Optimization of FSW parameters on bio-inspired jigsaw suture patterns to improve the tensile strength of dissimilar thermoplastics

Abstract

This study aimed to enhance the Tensile Strength (TSFSW) of dissimilar thermoplastic joints by utilizing a bio-inspired jig saw suture and optimizing the Friction Stir Welding (FSW) limits are Traverse Speed (TS) and Plunge Depth (PD) and Rotational Speed (RS) at three varied levels. Statistical analysis, response surface methodology (RSM), and experimental validation were involved in achieving the research objectives. The outcomes showed that the TS and PD parameters had a higher significance on Tensile Strength compared to RS. The RSM prediction results were validated through experiments, achieving an extreme Tensile Strength of 11.1 MPa with a low error percentage.

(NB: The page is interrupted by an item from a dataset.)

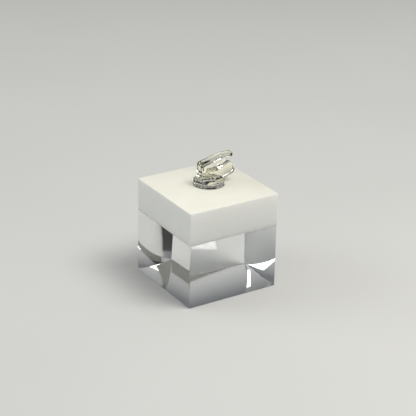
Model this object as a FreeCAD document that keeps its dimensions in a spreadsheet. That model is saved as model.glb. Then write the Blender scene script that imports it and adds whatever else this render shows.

The best values of the FSW limits were found to be Rotational Speed (RS) of 1200 rpm, Plunge Depth (PD) of 0.37 mm, and Traverse Speed (TS) of 49.39 mm min−1. The formulated mathematical model with regression co-efficient R2 of 0.96 and RSM proved effective in predicting the optimal FSW parameters and achieving superior TSFSW. These findings prove that combination design can be reliably applied to optimise with a 95% confidence interval. The optical microscope and SEM morphological results in this study make congruently accurate predictions for the joint of the tensile fracture zone. These findings contribute to the advanced FSW techniques for dissimilar thermoplastic joints, providing insights for industrial applications requiring strong and reliable joints.